Abstract

This article is part of the special cluster titled Conceptualizations of the Holocaust in Germany, Lithuania, Poland, and Ukraine since the 1990s, guest edited by Grzegorz Rossoliński-Liebe. The attitude of the Polish Home Army (AK) to Nazi exterminationist policies is among the most controversial topics of wartime Polish–Jewish relations. Scholarly studies appearing since the 1980s have reconstructed the Home Army’s complex local and national organizations, its many sub-divisions and departments, its policies and objectives, as well as its sacrifice in the Warsaw Uprising of August–September 1944. In this article, I will analyze Holocaust survivor testimonies as a source for evaluating the attitude and behavior of the Home Army towards the Jews during the Second World War. Archival repositories used will include testimonies preserved at the Jewish Historical Institute in Warsaw, the Yad Vashem Archives in Jerusalem, the Fortunoff Archive for Holocaust Testimonies at Yale, and the Shoah Foundation Visual Archive at the University of Southern California.
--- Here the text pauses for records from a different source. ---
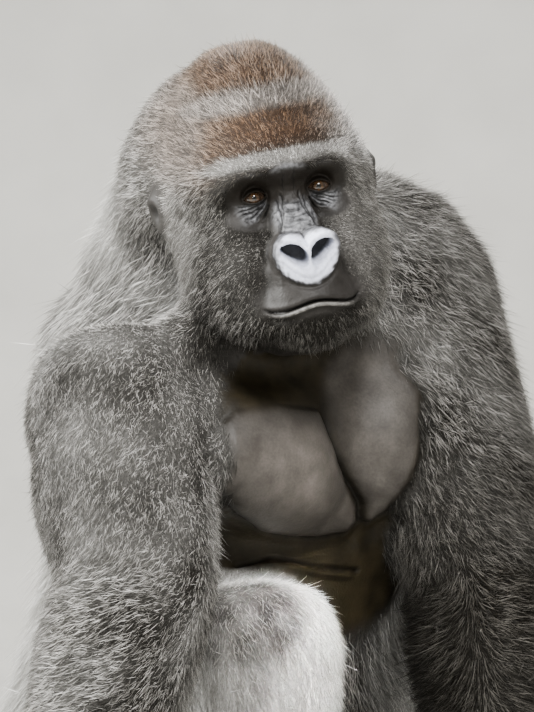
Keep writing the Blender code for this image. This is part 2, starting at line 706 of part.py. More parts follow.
def set_eye(head, frame, side, name):
    """Opens a socket and the slit between the lids, and sets the eyeball in it."""
    centre = mirrored(EYE_CENTRE, side)
    bm = bmesh.new()
    bmesh.ops.create_uvsphere(bm, u_segments=12, v_segments=8, radius=EYE_RADIUS)
    bm.transform(frame @ Matrix.Translation(centre) @ Matrix.Rotation(math.radians(90), 4, "X"))
    ball = mesh_object(bm, name)
    socket = grown(ball, GAP)
    opened = boolean(head, socket, "DIFFERENCE")
    bm = bmesh.new()
    slit = [(Vector((centre.x + x * 0.0125, centre.y - 0.006, centre.z + z * 0.0052)), Vector((0, -0.030, 0)))
            for x, z in ((-1, -0.1), (-0.5, 0.75), (0.1, 1.0), (0.6, 0.7), (1, 0), (0.55, -0.8), (0, -1.0), (-0.6, -0.75))]
    skin_rings(bm, [[frame @ point for point, _ in slit], [frame @ (point + reach) for point, reach in slit]])
    lids = mesh_object(bm, "slit")
    result = boolean(opened, lids, "DIFFERENCE")
    discard(head, socket, opened, lids)
    return result, ball


def nail(place, point, outward, length, radii, name):
    """A curved nail, half sunk in its digit."""
    up = (place.to_3x3() @ outward).normalized()
    along = (place.to_3x3() @ length).normalized()
    along = (along - up * along.dot(up)).normalized()
    turn = Matrix((along.cross(up), along, up)).transposed().to_4x4()
    bm = bmesh.new()
    bmesh.ops.create_uvsphere(bm, u_segments=5, v_segments=3, radius=1)
    bm.transform(Matrix.Translation(place @ point) @ turn @ Matrix.Diagonal((*radii, 1)))
    bmesh.ops.triangulate(bm, faces=bm.faces)
    return mesh_object(bm, name)


def set_nails(parts):
    """Sets a nail in the flesh of each finger, thumb and toe."""
    nails = []
    for kind, frame_of, digits_of in (("hand", hand_frame, hand_digits), ("foot", foot_frame, foot_digits)):
        for side in ("R", "L"):
            flesh = parts[f"{kind}_{side}"]
            for number, (rows, point, outward, length) in enumerate(digits_of(side)):
                radii = (rows[-1][1] * 0.78, rows[-1][1] * 0.95, 0.0032)
                plate = nail(frame_of(side), point, outward, length, radii, f"nail_{kind}_{side}_{number + 1}")
                bed = grown(plate, GAP)
                sunk = boolean(flesh, bed, "DIFFERENCE")
                discard(flesh, bed)
                flesh = sunk
                nails.append(plate)
            flesh.name = f"{kind}_{side}"
            parts[flesh.name] = flesh
    return nails


def recentre(objects):
    """Puts the origin on the floor, below the middle of the box round all objects."""
    corners = [obj.matrix_world @ vertex.co for obj in objects for vertex in obj.data.vertices]
    low = Vector(min(point[axis] for point in corners) for axis in range(3))
    high = Vector(max(point[axis] for point in corners) for axis in range(3))
    middle = (low + high) / 2
    shift = Vector((-middle.x, -middle.y, -low.z))
    for obj in objects:
        obj.data.transform(Matrix.Translation(shift))
    return shift


def finish(objects):
    """Gives every object the material of its kind and shades it smooth."""
    materials = {}
    for name, (colour, roughness) in FINISHES.items():
        material = bpy.data.materials.new(name)
        material.use_nodes = True
        shader = material.node_tree.nodes["Principled BSDF"]
        shader.inputs["Base Color"].default_value = (*colour, 1)
        shader.inputs["Roughness"].default_value = roughness
        materials[name] = material
    for obj in objects:
        obj.data.name = obj.name
        obj.data.materials.clear()
        obj.data.materials.append(materials[KINDS.get(obj.name.split("_")[0], COAT)])
        obj.data.shade_smooth()
        obj.data.set_sharp_from_angle(angle=math.radians(50))


def main():
    for obj in list(bpy.data.objects):
        bpy.data.objects.remove(obj)
    forms = [(add_trunk,), (add_whole_head,)]
    for side in ("R", "L"):
        forms += [(add_arm, side), (add_hand, side), (add_leg, side), (add_foot, side)]
    flesh = formed("flesh", BODY_MESH, forms)
    floor = floor_space()
    level = boolean(flesh, floor, "DIFFERENCE")
    discard(flesh, floor)
    limbs, flesh, arms = part_limbs(level)
    parts = {obj.name: obj for obj in [*limbs, *part_head(flesh, arms)]}
    nails = set_nails(parts)
    objects = [*parts.values(), *nails]
    finish(objects)
    return recentre(objects)


SHIFT = main()
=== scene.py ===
"""A life-size seated gorilla: one skin with a fine face, a coat of solid tufts, eyes and nails."""
import math

import bmesh
import bpy
import numpy as np
from mathutils import Matrix, Vector
from mathutils.bvhtree import BVHTree


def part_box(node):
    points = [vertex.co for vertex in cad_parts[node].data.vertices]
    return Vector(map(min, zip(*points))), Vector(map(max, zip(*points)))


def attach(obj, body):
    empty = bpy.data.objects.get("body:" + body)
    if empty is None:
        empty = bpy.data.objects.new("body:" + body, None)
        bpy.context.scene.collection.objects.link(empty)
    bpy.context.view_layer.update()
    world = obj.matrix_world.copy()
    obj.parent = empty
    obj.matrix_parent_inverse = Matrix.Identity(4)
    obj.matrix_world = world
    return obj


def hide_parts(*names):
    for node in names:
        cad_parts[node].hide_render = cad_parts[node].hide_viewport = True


# The head's turn, tip and bow in degrees, and its eyes in its own frame: x left, y back, z up.
HEAD_TURN, HEAD_TIP, HEAD_BOW = -22.6, -10.2, -4.2
EYE_PLACE, EYE_RADIUS = np.array((0.0368, -0.1015, 0.007)), 0.0132

# The skin's mesh: its coarsest edge, and how far neighbouring solids are grown into each other.
SKIN_EDGE = 0.0061
OVERLAP = 0.0009
# Points of two solids that are closer than this lie on their common cut.
MEETING_GAP = 0.0015

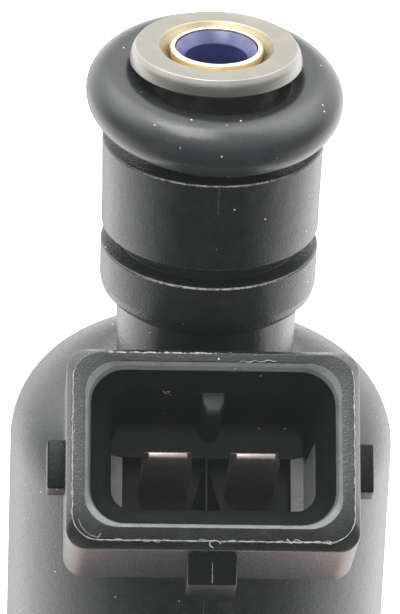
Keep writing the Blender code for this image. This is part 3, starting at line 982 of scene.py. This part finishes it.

I will demonstrate that the widely held view in collective Jewish memory and Jewish historiography that the Home Army was hostile is largely confirmed by these sources. At the same time, however, the same sources reveal that a substantial minority of the testimonies—approximately 30 percent—tells stories of a Home Army that rescued and protected Jews. The second part of this article compares testimonies to the documentary record, asking whether or not the behavior of the Home Army as a whole reflected the experience of Jews as reflected in postwar testimonies. The article will give more concrete form to the debate over the Polish underground’s attitude and behavior towards the Jews during the Second World War.